| Problem to work on |
Quote verbatim every line from the line containing "foot_front_left();" to the line containing "NODES[node].hide_render = NODES[node].hide_viewport", inclusive of both, and no other line.
>>>>
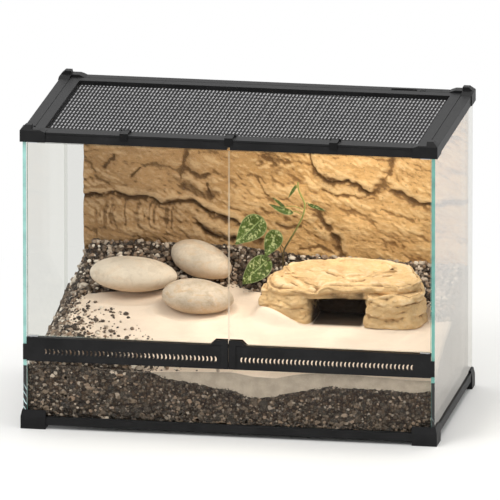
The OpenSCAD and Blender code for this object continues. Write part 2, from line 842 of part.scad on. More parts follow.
module rock_hide() {
    n = 44;
    layers = 12;
    points = [for (r = [0 : layers]) let (t = r / layers) for (k = [0 : n - 1])
        let (a = 360 * k / n, q = hide_r(a, t) * (r == layers ? 0.86 : 1),
             back = sin(a) * 0.5 + 0.5)
            [q * cos(a), q * sin(a), hide_h * t * (1 - 0.23 * (1 - back) * t)]];
    faces = concat(
        [for (r = [0 : layers - 1], k = [0 : n - 1]) let (m = (k + 1) % n) each
            [[r * n + k, (r + 1) * n + k, (r + 1) * n + m], [r * n + k, (r + 1) * n + m, r * n + m]]],
        [[for (k = [0 : n - 1]) k]],
        [for (k = [0 : n - 1]) [layers * n + (k + 1) % n, layers * n + k, (layers + 1) * n]]);
    top = [0, 4, hide_h * 0.95];
    mouth_x = -7;
    color([0.86, 0.72, 0.50]) translate([hide_x, hide_y, hide_z]) difference() {
        polyhedron(concat(points, [top]), faces);
        along_y(-hide_d / 2 - 12, -hide_d / 2 + cave_d)
            polygon([[mouth_x - mouth_w / 2, -over], [mouth_x + mouth_w / 2, -over],
                [mouth_x + mouth_w / 2 - 3, mouth_h * 0.55], [mouth_x + mouth_w / 2 - 9, mouth_h * 0.86],
                [mouth_x + 8, mouth_h * 0.93], [mouth_x - 10, mouth_h],
                [mouth_x - mouth_w / 2 + 8, mouth_h * 0.9],
                [mouth_x - mouth_w / 2 + 1, mouth_h * 0.6]]);
    }
}

// ------------------------------------------------------------------ plant

// Points of the climbing stem, chosen by eye
stem_route = [[34, 100, plant_z + plant_h + 0.1], [34, 100, 184], [34, 99, 198], [36, 98, 212], [46, 97, 230],
    [56, 97, 248], [64, 97, 266], [66, 97, 282], [61, 97, 294], [57, 97, 304], [56, 97, 314]];
stem_r = 1.2;

// Leaves: where the stalk starts, where the blade starts, its tip, its half width
leaves = [
    [[34.9, 98, 214], [2, 86, 257], [-33, 84, 221], 16],
    [[31.9, 98, 206], [26, 90, 238], [10, 88, 203], 11],
    [[31.8, 99, 198], [12, 84, 197], [-19, 44, 170], 14],
    [[61.6, 97, 266], [46, 92, 270], [14, 90, 281], 7],
    [[63.0, 97, 274], [36, 94, 277], [18, 95, 291], 4],
    [[68.1, 97, 282], [74, 96, 281], [98, 95, 273], 5],
    [[54.8, 97, 306], [53, 96, 308], [42, 95, 290], 4]
];

// A straight round rod between two points
module rod(a, b, r) {
    d = b - a;
    len = norm(d);
    translate(a) rotate([0, acos(d[2] / len), atan2(d[1], d[0])]) cylinder(r = r, h = len, $fn = 8);
}

// A heart shaped blade from its stalk to its tip, facing the front
module blade(a, b, w) {
    d = b - a;
    len = norm(d);
    thick = 0.8;
    translate(a) rotate([0, 0, atan2(d[1], d[0])]) rotate([0, acos(d[2] / len), 0]) rotate([0, 0, 90])
        rotate([90, 0, 0]) linear_extrude(thick, center = true)
            polygon([for (k = [0 : 19]) let (t = 360 * k / 20, s = (1 - cos(t)) / 2)
                [w * sin(t) * (1.25 - 0.55 * s), len * (s - 0.10 * pow(abs(sin(t)), 2) * (1 - s))]]);
}

module plant_base() {
    color([0.25, 0.22, 0.19]) translate([plant_x, plant_y, plant_z]) cylinder(r = 16, h = plant_h, $fn = 12);
}

module plant_stem() {
    n = 10;
    last = len(stem_route) - 1;
    points = [for (p = stem_route) for (k = [0 : n - 1]) p + stem_r * [cos(360 * k / n), sin(360 * k / n), 0]];
    faces = concat(
        [for (r = [0 : last - 1], k = [0 : n - 1]) let (m = (k + 1) % n) each
            [[r * n + k, (r + 1) * n + k, (r + 1) * n + m], [r * n + k, (r + 1) * n + m, r * n + m]]],
        [[for (k = [0 : n - 1]) k]], [[for (k = [n - 1 : -1 : 0]) last * n + k]]);
    color([0.35, 0.38, 0.18]) polyhedron(points, faces);
}

module plant_leaves() {
    color([0.30, 0.45, 0.22])
        for (l = leaves) {
            rod(l[0], l[1], 0.6);
            blade(l[1], l[2], l[3]);
        }
}

// ------------------------------------------------------------------ assembly

foot_front_left();
foot_front_right();
foot_rear_left();
foot_rear_right();
base_rail_front();
base_rail_rear();
base_rail_left();
base_rail_right();
floor_panel();
pane_left();
pane_right();
pane_rear();
pane_front_lower();
air_bar_left();
air_bar_right();
catch_magnets();
corner_front_left();
corner_front_right();
corner_rear_left();
corner_rear_right();
top_rail_front();
top_rail_rear();
top_rail_left();
top_rail_right();
cable_shutter();
lid_frame();
lid_mesh();
lid_retainer();
clip_pins();
lid_clip_left();
lid_clip_middle();
lid_clip_right();
door_pane_left();
door_pane_right();
door_pull_left();
door_pull_right();
strike_plate_left();
strike_plate_right();
pivot_lower_left();
pivot_lower_right();
pivot_upper_left();
pivot_upper_right();
rock_wall();
soil_bed();
sand_layer();
stone_left();
stone_rear();
stone_front();
rock_hide();
plant_base();
plant_stem();
plant_leaves();
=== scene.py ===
"""Looks of a front-opening glass reptile terrarium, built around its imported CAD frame.

Metres throughout, in the CAD frame: the doors face -Y, X runs to the right, Z is up.
Each operator finishes one piece or one group of like pieces.
"""

import math

import bpy
import numpy as np
from bpy.props import FloatProperty, FloatVectorProperty, IntProperty, PointerProperty
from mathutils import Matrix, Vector


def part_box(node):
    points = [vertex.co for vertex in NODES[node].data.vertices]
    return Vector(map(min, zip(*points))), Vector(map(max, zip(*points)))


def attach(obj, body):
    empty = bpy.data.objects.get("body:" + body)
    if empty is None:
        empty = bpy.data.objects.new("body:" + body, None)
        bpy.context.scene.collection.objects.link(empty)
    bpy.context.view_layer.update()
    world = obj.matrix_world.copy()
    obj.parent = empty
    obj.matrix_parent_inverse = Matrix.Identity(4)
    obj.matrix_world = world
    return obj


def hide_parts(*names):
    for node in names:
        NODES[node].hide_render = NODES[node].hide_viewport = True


bl_info = {
    "name": "Reptile terrarium",
    "version": (1, 0, 0),
    "blender": (4, 5, 0),
    "location": "3D View > Sidebar > Terrarium",
    "description": "Finishes a glass terrarium: frame, glass, mesh, rock wall, bed, stones, hide and plant",
    "category": "Add Mesh",
}

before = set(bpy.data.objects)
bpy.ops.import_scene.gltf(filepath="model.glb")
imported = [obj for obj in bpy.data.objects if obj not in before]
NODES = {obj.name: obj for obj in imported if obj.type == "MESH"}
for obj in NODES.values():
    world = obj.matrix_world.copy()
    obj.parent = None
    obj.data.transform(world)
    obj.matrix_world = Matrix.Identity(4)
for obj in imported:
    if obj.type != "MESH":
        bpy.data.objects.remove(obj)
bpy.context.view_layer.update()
MM = 0.001

FRAME_NODES = [n for n in NODES if n.startswith(
    ("foot_", "base_rail_", "corner_", "top_rail_", "air_bar_", "lid_frame", "lid_retainer", "lid_clip_",
     "door_pull_", "cable_shutter"))]
PANE_NODES = [n for n in NODES if n.startswith(("pane_", "door_pane_"))]
STEEL_NODES = [n for n in NODES if n.startswith(("pivot_", "strike_plate_", "clip_pins"))]


# ---------------------------------------------------------------- settings

def colour_setting(name, description, default):
    """A colour that the panel shows."""
    return FloatVectorProperty(
        name=name, description=description, subtype="COLOR", default=default, min=0, max=1)


class TankSettings(bpy.types.PropertyGroup):
    frame_colour: colour_setting("Frame colour", "Colour of the moulded frame", (0.011, 0.011, 0.0115))
    edge_colour: colour_setting("Glass edge colour", "Green of the panes' cut edges", (0.14, 0.36, 0.31))
    wire_pitch: FloatProperty(
        name="Wire pitch", description="Distance from wire to wire across the mesh", unit="LENGTH",
        default=0.0018, min=0.001, max=0.01)


class BedSettings(bpy.types.PropertyGroup):
    sand_colour: colour_setting("Sand colour", "Colour of the fine sand", (0.81, 0.680, 0.555))
    wall_left: colour_setting("Wall colour, left", "Browner rock at the left", (0.50, 0.305, 0.145))
    # the gold towards the right is painted warm light falling there
    wall_right_lit: colour_setting("Wall colour, right", "Golden rock at the right", (0.75, 0.458, 0.192))
    hide_colour: colour_setting("Hide colour", "Colour of the rock hide", (0.63, 0.430, 0.215))
    stone_colour: colour_setting("Stone colour", "Colour of the river stones", (0.56, 0.475, 0.375))
    leaf_colour: colour_setting("Leaf colour", "Green between the leaves' pale veins", (0.042, 0.066, 0.010))
    pebbles: IntProperty(
        name="Pebbles", description="Number of loose pebbles on and in the bed",
        default=7500, min=100, max=20000)


# ---------------------------------------------------------------- noise

def lattice(ix, iy, iz, seed):
    """A repeatable number from 0 to 1 at each whole-numbered point."""
    h = (ix * 374761393 + iy * 668265263 + iz * 1440662683 + seed * 974711) & 0x7FFFFFFF
    h = ((h ^ (h >> 13)) * 1274126177) & 0x7FFFFFFF
    return ((h ^ (h >> 16)) & 0xFFFFFF) / 0xFFFFFF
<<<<
| Response |
foot_front_left();
foot_front_right();
foot_rear_left();
foot_rear_right();
base_rail_front();
base_rail_rear();
base_rail_left();
base_rail_right();
floor_panel();
pane_left();
pane_right();
pane_rear();
pane_front_lower();
air_bar_left();
air_bar_right();
catch_magnets();
corner_front_left();
corner_front_right();
corner_rear_left();
corner_rear_right();
top_rail_front();
top_rail_rear();
top_rail_left();
top_rail_right();
cable_shutter();
lid_frame();
lid_mesh();
lid_retainer();
clip_pins();
lid_clip_left();
lid_clip_middle();
lid_clip_right();
door_pane_left();
door_pane_right();
door_pull_left();
door_pull_right();
strike_plate_left();
strike_plate_right();
pivot_lower_left();
pivot_lower_right();
pivot_upper_left();
pivot_upper_right();
rock_wall();
soil_bed();
sand_layer();
stone_left();
stone_rear();
stone_front();
rock_hide();
plant_base();
plant_stem();
plant_leaves();
=== scene.py ===
"""Looks of a front-opening glass reptile terrarium, built around its imported CAD frame.

Metres throughout, in the CAD frame: the doors face -Y, X runs to the right, Z is up.
Each operator finishes one piece or one group of like pieces.
"""

import math

import bpy
import numpy as np
from bpy.props import FloatProperty, FloatVectorProperty, IntProperty, PointerProperty
from mathutils import Matrix, Vector


def part_box(node):
    points = [vertex.co for vertex in NODES[node].data.vertices]
    return Vector(map(min, zip(*points))), Vector(map(max, zip(*points)))


def attach(obj, body):
    empty = bpy.data.objects.get("body:" + body)
    if empty is None:
        empty = bpy.data.objects.new("body:" + body, None)
        bpy.context.scene.collection.objects.link(empty)
    bpy.context.view_layer.update()
    world = obj.matrix_world.copy()
    obj.parent = empty
    obj.matrix_parent_inverse = Matrix.Identity(4)
    obj.matrix_world = world
    return obj


def hide_parts(*names):
    for node in names:
        NODES[node].hide_render = NODES[node].hide_viewport = True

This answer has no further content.